Let $x_0\left(s\right)=sin\left(\pi s\right),\omega \left(t\right)=\frac{{\omega }_0\left(t\right)}{10}=\frac{p+1}{10}{t}^p$ . Then we have the following:

(a)

$x_0\in X$, $F\left(x_0\left(s\right)\right)=-\frac{cos\left(\pi s\right)}{10}{\int }_0^1{(sin\left(\pi t\right))}^{p+2}dt$;

(b)

$z_0\left(s\right)=x_0\left(s\right)-F\left(x_0\left(s\right)\right)=sin\left(\pi s\right)+\frac{cos\left(\pi s\right)}{10}{\int }_0^1{(sin\left(\pi t\right))}^{p+2}dt$;

(c)

$\parallel F_{z_0}^{\prime -1}\parallel \le \frac{{10}^{p+1}}{{10}^{p+1}-(p+1){11}^p}=\beta$;

(d)

$\parallel F_{z_0}^{\prime -1}F\left(x_0\right)\parallel \le \frac{{10}^p}{{10}^{p+1}-(p+1){11}^p}=\eta$;

(e)

$b_0=\beta \omega \left(\eta \right)=\frac{(p+1){10}^{p(p+1)}}{{({10}^{p+1}-(p+1){11}^p)}^{p+1}}$ and $q=\frac{1}{p+1}+{\left(\frac{p+1}{10}\right)}^p{\left(\frac{3}{2}\right)}^{p^2}$.
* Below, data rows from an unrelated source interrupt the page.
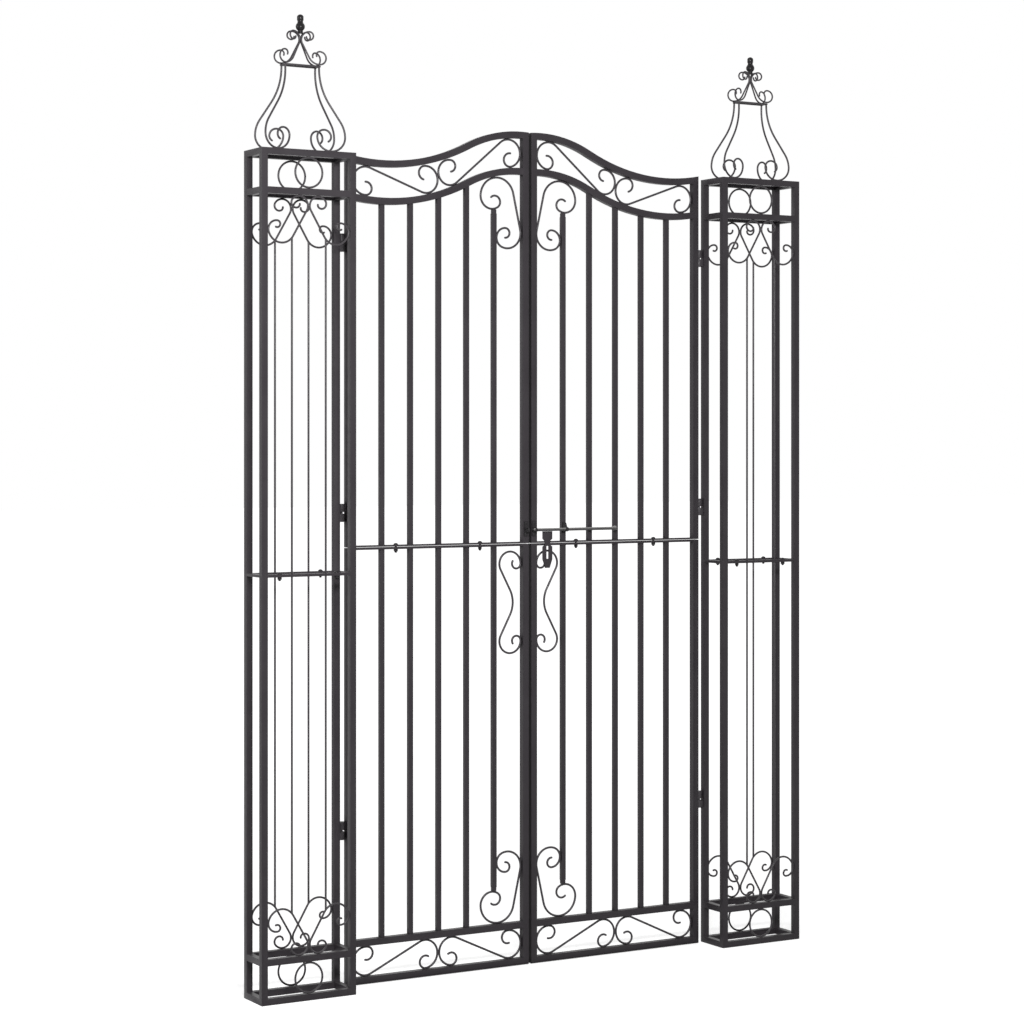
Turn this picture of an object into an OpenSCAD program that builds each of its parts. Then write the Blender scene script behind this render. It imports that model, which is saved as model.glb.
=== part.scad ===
// Double garden gate: two open lattice posts and two scrollwork leaves.
// Units are millimetres. X runs along the gate, Y is depth (front is -Y), Z is up.
// The origin is the underside of the left post, under the rail beside its leaf.

/* [Overall] */
// Width of the way through, between the two posts
opening = 828; // [800:10:880]
// Width of each post
post_w = 191; // [185:1:200]
// Depth of each post
post_d = 79; // [76:1:90]
// Height of the post frames without their spires
post_h = 1558; // [1540:2:1580]
// Side of the square tube in the posts
post_tube = 12; // [11:0.5:13]

/* [Leaves] */
// Gap between a post and its leaf
hinge_gap = 14.3; // [13.5:0.1:16]
// Gap between the two leaves
meeting_gap = 6; // [5:0.5:8]
// Side of the square tube in the leaves
leaf_tube = 13; // [12:0.5:14]
// Side of the square bars in the leaves
bar = 9; // [8:0.5:10]
// Spacing of the bars
bar_pitch = 61.3; // [60:0.1:62]
// Height of the leaf's underside
leaf_lift = 1; // [0:0.5:3]

/* [Scrolls] */
// Diameter of the scroll rod in the posts
post_rod = 3.6; // [3.2:0.1:4]
// Diameter of the scroll rod in the leaves
leaf_rod = 4; // [3.5:0.1:4.5]

/* [Hinges and bolt] */
// Outside diameter of a hinge knuckle
knuckle_d = 12.6; // [11:0.1:13]
// Length of a hinge knuckle
knuckle_l = 15.5; // [14:0.5:18]
// How far the hinge line lies behind the leaf's middle
hinge_back = 3; // [3:0.25:4]
// Diameter of the slide bolt
bolt_d = 6; // [5:0.25:6.5]

/* [Hidden] */
$fn = 48;
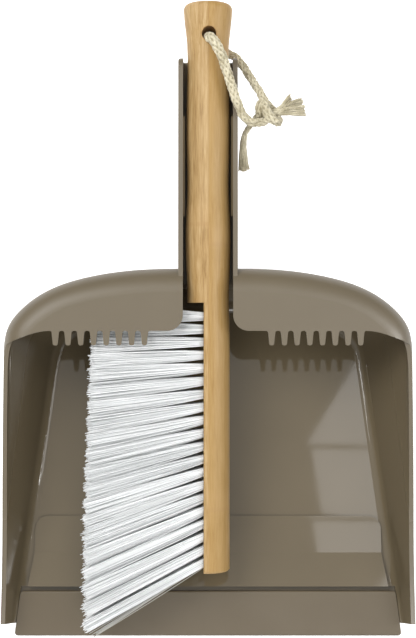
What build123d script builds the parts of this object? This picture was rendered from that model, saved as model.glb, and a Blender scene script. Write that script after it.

One can easily observe that $\theta =\frac{\left(\frac{q{b}_0}{2}+k\right)q{b_0}^2}{1-k(1+q)b_0}<1$ for all $p\in (0,1]$ and $r=\frac{(1+q{b}_0)\eta }{1-\theta }.$ Hence all the conditions of Theorem 3 are satisfied. Therefore, the sequence $\left\{x_n\right\}$ generated by Equation (31) is well defined, remains in $B_r\left[x_0\right]$ and converges to a solution of the integral Equation (40).

For $p=1$, the convergence behavior of Newton-like method Equation (31) is given in

Table 2. Iterates of Newton-like method Equation (31).

n	${\mathit{x}}_{\mathit{n}}\left(\mathit{s}\right)$	${\mathit{z}}_{\mathit{n}}\left(\mathit{s}\right)$	${\mathit{y}}_{\mathit{n}}\left(\mathit{s}\right)$
0	$sin\left(\pi s\right)$	$sin\left(\pi s\right)+0.0424413182cos\left(\pi s\right)$	$sin\left(\pi s\right)+0.0425947671cos\left(\pi s\right)$
1	$sin\left(\pi s\right)+0.0424794035cos\left(\pi s\right)$	$sin\left(\pi s\right)+0.0424791962cos\left(\pi s\right)$	$sin\left(\pi s\right)+0.0424796116cos\left(\pi s\right)$
2	$sin\left(\pi s\right)+0.0424795616cos\left(\pi s\right)$	$sin\left(\pi s\right)+0.042479611cos\left(\pi s\right)$	$sin\left(\pi s\right)+0.0424796112cos\left(\pi s\right)$
3	$sin\left(\pi s\right)+0.0424796111cos\left(\pi s\right)$	$sin\left(\pi s\right)+0.0424796109cos\left(\pi s\right)$	$sin\left(\pi s\right)+0.0424796113cos\left(\pi s\right)$

.

5. Conclusions

The semilocal convergence of the third order Newton-like method for finding zeros of an operator from a Banach space to another Banach space and the corresponding Stirling-like method for finding fixed points of an operator on a Banach space are established under the $\omega$-continuity condition. Our iterative technique is applied to nonlinear Fredholm-type operator equations. The R-order of our methods are clearly shown to be equal to at least $2p+1$ for any $p\in (0,1]$. Some numerical examples are given in support of our work, where earlier work cannot apply. In future, our iterative techniques can be applied in optimization problems.